The conclusions which have now been reached dispose of this case, and the discussion of other questions presented at the argument cannot now be indulged. The silence of the court, however, is not to be construed as an assent to the proposition that a creditor has an adequate remedy at law which bars him from a suit in equity because he has a cause of action in a state court to foreclose a mechanic’s lien (National Surety Co. v. State Bank, 120 Fed. 593, 602, 603, 56 C. C. A. 657, 666, 667, 61 L. R. A. 394; Hooven, Owens & Rentschler Co. v. John Featherstone’s Sons, 49 C. C. A. *42229,-234, 111 Fed. 81, 86), or that his perfection or enforcement of his mechanic’s lien at any time before it is satisfied by payment waives his preferential lien in equity for the same debt.
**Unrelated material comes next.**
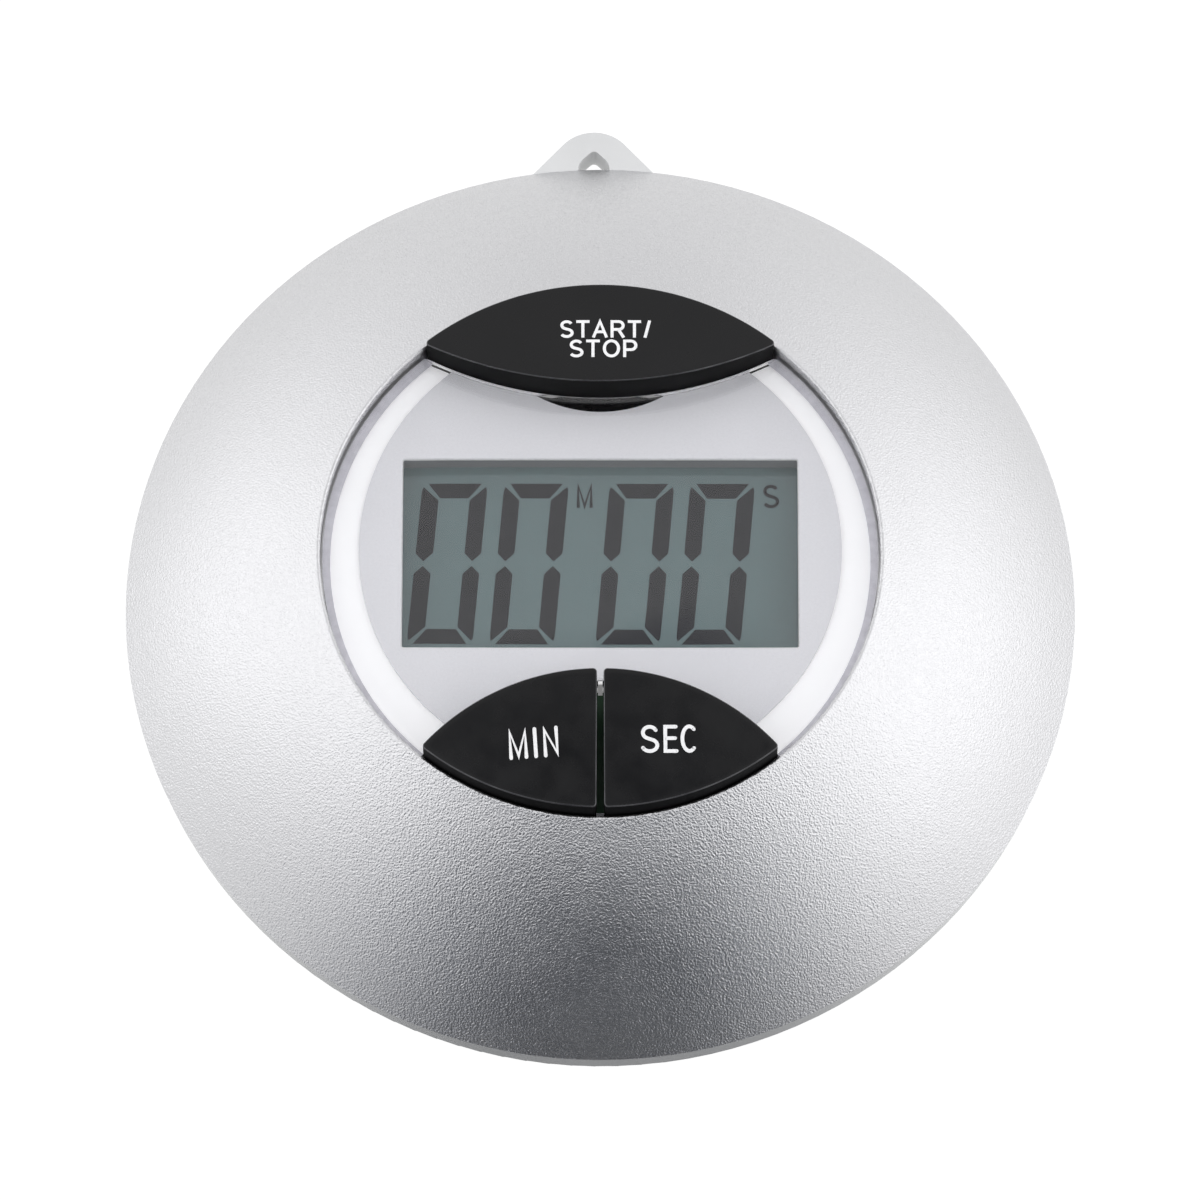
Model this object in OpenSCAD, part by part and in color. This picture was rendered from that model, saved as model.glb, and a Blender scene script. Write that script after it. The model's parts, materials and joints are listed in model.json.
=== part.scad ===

The decree of the court below must be reversed, and the case must be remanded to the Circuit Court with instructions to enter a decree that the petitioner has a mechanic’s lien on the property in the state of Missouri which was owned by the Gulf Company on May 10, 1899, for the sum of $11,271.05, and interest thereon from that date, under the statutes of the state of Missouri, paramount in lien, and superior in equity to the mortgage of April 1, 1893; that the defendant, the Kansas City Southern Railway Company, pay to the petitioner, the Westinghouse Air Brake Company, this amount, together with the costs of this suit, within a reasonable time to be fixed by the court; and that in default of such payment the property be sold to satisfy this demand; and it is so ordered.